§ **What you need to do**
Check each line of the entries below for the string "parts" and state how many lines have it, with no other text.

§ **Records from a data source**
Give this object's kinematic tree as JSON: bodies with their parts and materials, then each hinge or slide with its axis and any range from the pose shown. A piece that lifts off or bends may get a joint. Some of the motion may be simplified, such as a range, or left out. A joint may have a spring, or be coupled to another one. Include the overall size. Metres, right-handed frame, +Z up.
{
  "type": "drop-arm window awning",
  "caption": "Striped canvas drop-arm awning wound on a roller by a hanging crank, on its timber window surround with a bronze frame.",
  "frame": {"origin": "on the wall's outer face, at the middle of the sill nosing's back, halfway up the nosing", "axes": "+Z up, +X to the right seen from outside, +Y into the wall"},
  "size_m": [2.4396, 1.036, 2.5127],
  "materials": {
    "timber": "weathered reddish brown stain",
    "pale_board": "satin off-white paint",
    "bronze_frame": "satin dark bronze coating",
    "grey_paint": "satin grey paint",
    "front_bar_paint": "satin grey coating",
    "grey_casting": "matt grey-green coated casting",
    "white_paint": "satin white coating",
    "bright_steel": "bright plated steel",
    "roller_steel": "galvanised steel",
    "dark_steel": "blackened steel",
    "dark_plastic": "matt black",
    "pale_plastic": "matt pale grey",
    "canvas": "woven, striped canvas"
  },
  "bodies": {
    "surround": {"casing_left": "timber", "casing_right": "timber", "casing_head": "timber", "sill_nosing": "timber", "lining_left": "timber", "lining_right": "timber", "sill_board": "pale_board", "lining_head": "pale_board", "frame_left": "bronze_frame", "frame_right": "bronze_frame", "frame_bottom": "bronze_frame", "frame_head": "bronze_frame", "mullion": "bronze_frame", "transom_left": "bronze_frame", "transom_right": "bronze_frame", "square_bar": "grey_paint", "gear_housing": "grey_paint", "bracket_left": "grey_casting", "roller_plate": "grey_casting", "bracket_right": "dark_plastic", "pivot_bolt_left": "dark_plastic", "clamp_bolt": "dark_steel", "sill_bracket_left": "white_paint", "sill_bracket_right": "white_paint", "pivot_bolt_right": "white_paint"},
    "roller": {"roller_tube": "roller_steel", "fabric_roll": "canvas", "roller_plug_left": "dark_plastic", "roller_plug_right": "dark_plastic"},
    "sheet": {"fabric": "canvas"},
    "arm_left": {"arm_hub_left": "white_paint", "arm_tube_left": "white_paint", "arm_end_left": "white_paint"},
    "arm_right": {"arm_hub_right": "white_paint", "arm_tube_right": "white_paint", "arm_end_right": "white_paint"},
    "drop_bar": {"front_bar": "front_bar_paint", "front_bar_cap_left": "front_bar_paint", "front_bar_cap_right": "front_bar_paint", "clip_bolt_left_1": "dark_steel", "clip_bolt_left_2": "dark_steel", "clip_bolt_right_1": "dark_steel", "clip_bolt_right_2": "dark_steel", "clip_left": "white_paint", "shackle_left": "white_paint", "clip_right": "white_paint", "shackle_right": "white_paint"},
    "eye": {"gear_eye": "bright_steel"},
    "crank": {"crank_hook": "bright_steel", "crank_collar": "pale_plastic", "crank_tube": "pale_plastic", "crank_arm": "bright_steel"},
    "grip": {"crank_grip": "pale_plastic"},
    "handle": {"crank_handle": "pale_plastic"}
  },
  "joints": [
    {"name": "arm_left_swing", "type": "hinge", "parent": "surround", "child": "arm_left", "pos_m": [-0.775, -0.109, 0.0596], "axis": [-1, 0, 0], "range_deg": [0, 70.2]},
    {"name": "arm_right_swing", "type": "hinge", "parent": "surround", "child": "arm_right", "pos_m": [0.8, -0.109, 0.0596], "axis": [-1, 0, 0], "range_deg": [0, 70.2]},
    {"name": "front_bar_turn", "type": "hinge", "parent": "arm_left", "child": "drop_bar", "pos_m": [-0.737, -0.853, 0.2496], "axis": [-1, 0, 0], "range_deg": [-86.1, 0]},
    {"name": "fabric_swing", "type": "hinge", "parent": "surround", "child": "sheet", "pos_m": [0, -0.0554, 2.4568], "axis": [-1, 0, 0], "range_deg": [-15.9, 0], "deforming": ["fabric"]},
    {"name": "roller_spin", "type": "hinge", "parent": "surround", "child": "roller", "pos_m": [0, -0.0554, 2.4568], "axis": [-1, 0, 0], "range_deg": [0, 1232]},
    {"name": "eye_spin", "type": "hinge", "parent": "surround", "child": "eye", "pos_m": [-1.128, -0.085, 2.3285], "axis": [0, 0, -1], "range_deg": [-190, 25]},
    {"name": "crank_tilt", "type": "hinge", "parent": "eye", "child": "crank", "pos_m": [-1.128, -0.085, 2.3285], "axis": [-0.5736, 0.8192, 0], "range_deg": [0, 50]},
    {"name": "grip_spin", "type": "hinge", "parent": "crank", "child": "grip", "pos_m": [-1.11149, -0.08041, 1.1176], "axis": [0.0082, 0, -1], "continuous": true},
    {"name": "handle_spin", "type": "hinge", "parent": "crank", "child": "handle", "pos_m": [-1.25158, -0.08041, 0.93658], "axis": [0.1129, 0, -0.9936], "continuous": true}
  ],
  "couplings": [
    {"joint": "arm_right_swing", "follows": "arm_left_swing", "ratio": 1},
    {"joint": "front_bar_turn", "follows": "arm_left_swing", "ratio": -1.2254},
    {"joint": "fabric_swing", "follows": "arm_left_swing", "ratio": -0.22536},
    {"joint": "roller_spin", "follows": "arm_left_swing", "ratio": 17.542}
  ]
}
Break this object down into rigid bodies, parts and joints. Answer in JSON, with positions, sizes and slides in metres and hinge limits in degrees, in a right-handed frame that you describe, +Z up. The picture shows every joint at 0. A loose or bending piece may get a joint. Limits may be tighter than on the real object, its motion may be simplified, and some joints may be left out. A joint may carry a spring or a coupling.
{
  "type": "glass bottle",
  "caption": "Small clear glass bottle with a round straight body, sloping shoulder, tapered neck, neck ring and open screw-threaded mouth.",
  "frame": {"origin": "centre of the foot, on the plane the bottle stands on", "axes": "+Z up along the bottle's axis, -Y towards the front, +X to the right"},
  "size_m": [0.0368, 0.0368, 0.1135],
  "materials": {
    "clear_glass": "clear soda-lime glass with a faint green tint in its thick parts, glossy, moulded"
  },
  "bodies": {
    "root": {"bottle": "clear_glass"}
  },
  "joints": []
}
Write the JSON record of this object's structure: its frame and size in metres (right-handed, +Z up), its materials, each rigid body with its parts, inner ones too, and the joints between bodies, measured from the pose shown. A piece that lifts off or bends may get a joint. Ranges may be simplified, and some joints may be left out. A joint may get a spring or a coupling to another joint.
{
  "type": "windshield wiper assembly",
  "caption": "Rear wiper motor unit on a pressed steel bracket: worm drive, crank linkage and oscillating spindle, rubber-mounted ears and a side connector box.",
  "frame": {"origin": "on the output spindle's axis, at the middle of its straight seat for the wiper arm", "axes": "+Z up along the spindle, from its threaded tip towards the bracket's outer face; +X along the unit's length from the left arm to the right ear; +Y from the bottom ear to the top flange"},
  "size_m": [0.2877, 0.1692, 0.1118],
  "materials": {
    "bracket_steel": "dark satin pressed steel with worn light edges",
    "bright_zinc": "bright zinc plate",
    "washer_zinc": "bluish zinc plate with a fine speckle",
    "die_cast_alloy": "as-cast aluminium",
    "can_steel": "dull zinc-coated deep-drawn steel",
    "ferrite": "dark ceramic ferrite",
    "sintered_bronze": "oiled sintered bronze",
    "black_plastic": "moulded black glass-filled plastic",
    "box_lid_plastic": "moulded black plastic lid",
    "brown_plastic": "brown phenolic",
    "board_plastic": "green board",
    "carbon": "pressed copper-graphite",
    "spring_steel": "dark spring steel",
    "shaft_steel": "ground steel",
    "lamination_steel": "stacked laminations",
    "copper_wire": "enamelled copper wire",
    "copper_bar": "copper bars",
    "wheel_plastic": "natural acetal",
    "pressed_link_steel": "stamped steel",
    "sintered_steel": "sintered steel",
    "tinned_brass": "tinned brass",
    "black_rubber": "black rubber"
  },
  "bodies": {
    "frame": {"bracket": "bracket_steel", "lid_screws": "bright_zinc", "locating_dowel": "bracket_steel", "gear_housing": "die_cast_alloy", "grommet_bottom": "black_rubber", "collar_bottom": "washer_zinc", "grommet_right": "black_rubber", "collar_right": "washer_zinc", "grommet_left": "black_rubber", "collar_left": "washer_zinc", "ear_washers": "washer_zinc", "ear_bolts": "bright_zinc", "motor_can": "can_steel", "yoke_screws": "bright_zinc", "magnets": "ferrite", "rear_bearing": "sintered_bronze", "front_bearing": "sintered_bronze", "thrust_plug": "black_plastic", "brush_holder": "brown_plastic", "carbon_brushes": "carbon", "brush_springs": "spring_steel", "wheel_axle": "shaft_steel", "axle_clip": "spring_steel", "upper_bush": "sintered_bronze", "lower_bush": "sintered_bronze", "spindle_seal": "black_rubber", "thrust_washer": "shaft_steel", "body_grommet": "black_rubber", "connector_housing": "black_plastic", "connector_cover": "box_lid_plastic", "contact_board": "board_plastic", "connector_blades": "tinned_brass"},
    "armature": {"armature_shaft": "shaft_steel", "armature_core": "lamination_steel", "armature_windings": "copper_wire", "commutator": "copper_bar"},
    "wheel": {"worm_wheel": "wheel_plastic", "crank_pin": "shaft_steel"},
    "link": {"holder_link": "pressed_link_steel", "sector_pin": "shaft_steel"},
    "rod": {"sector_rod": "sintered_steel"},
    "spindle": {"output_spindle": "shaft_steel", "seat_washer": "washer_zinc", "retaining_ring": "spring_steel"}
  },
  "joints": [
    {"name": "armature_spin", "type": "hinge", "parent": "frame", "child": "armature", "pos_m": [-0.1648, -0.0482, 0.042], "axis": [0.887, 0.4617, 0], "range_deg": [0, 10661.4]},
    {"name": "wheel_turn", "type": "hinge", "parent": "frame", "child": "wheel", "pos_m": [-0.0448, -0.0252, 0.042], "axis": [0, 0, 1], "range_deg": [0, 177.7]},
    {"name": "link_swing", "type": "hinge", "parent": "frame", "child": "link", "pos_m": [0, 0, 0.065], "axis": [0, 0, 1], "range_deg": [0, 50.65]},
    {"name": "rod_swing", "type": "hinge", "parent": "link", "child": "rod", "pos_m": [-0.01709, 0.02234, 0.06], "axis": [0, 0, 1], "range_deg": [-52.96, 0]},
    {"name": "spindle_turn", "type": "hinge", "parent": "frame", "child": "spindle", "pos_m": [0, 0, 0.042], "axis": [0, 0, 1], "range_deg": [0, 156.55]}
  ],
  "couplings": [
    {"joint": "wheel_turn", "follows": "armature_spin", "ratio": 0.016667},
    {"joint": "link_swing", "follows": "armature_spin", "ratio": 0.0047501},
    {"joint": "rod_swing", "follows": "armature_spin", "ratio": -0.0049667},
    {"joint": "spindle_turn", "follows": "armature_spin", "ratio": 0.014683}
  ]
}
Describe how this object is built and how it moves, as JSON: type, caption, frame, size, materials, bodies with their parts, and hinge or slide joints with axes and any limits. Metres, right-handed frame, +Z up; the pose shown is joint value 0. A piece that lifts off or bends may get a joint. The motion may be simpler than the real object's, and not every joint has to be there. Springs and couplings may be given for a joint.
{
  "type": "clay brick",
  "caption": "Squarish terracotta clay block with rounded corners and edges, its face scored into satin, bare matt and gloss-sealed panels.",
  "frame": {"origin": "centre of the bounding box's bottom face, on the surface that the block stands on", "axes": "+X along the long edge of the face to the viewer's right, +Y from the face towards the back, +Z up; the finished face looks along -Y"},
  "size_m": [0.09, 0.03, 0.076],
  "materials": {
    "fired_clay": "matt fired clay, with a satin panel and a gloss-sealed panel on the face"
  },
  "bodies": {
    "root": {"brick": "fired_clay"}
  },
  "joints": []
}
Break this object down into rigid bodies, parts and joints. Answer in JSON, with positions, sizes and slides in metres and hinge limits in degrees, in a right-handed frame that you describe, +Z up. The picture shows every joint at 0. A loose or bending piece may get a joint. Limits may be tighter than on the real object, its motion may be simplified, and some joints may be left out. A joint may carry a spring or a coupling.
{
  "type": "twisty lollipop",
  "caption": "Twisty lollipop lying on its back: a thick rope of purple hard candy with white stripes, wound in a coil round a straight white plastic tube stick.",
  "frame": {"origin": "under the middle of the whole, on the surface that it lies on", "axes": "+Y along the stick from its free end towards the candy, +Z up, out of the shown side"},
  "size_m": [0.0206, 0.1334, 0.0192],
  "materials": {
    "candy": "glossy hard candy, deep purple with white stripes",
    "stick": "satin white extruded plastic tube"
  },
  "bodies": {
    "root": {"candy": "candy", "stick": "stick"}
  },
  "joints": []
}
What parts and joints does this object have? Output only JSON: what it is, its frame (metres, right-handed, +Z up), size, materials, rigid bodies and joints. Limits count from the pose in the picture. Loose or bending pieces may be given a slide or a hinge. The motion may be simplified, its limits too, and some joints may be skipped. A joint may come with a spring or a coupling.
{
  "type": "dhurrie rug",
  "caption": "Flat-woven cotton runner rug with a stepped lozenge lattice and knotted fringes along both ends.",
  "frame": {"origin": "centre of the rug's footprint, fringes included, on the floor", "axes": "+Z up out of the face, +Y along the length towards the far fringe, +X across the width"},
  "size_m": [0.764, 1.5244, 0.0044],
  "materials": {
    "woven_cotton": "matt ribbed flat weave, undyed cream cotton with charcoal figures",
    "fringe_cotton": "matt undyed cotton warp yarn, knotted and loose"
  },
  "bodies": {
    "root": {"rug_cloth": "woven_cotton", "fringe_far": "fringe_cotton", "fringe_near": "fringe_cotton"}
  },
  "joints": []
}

§ **Task solution**
7